16. The device of claim 14, wherein the first yoke and the second yoke are connected to each other.

17. The device of claim 16, wherein the first yoke and the second yoke are connected to each other via webs.

18. The device of claim 14, wherein one end of the shaft is inserted into the first yoke and the axial air gap is formed between an end face at the end of the shaft or of an element connected to the shaft and the first yoke.

19. The device of claim 18, wherein the element connected to the shaft is a permanent magnet.

20. The device of claim 18, wherein the element connected to the shaft is a flux guide element.
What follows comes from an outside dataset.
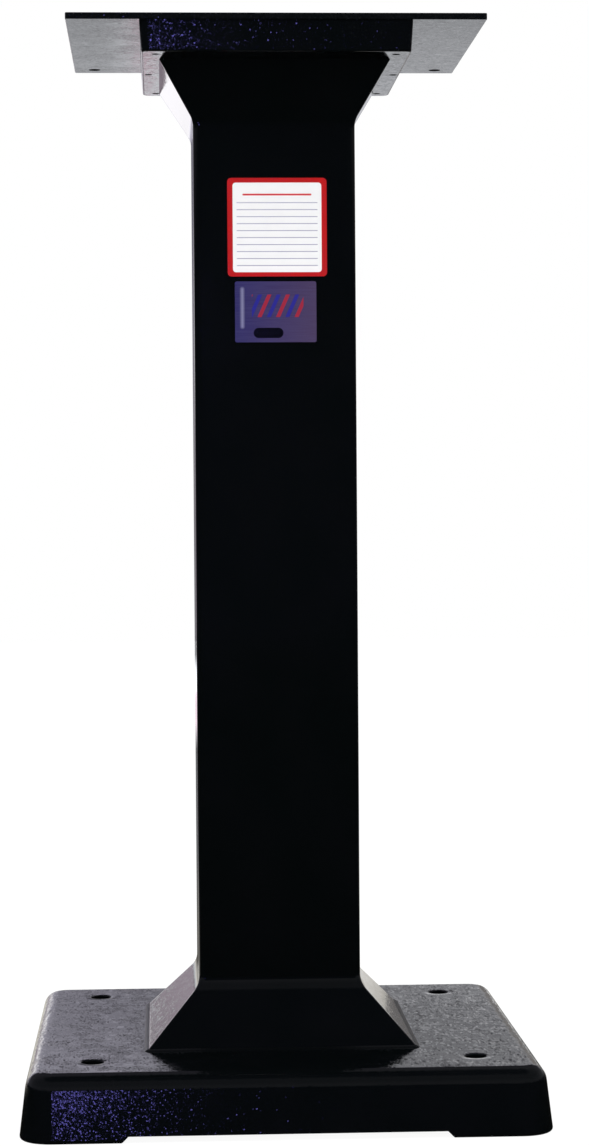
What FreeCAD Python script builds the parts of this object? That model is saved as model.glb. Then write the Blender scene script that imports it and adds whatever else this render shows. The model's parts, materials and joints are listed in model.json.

21. The device of claim 14, wherein the shaft extends through the first yoke and the axial air gap is formed between an end face of a shaft shoulder, or an element connected to the shaft, and the first yoke.

22. The device of claim 21, wherein the element connected to the shaft is a permanent magnet.

23. The device of claim 21, wherein the element connected to the shaft is a flux guide element.

24. The device of claim 14, wherein the permanent magnet is arranged in a central opening of the shaft and is magnetized in the axial direction.

25. The device of claim 14, wherein the permanent magnet extends around a circumference of the shaft.

26. The device of claim 14, wherein the permanent magnet extends in the axial direction between the first yoke and the second yoke.

27. The device of claim 14, wherein the first actuator coil is configured to generate, upon energization of the first actuator coil, a magnetic flux in the axial air gap and which is superimposed on the magnetic bias flux in the axial air gap.

28. The device of claim 14, wherein the two or more second actuator coils are configured to generate, upon energization of the two or more second actuator coils, a magnetic flux in the further radial air gap and which is superimposed on the magnetic bias flux in the further radial air gap.

29. The device of claim 14, further comprising one or more compensation coils arranged close to the second yoke and configured to reduce the magnetic leakage flux of the first actuator coil in the radial air gap when energized.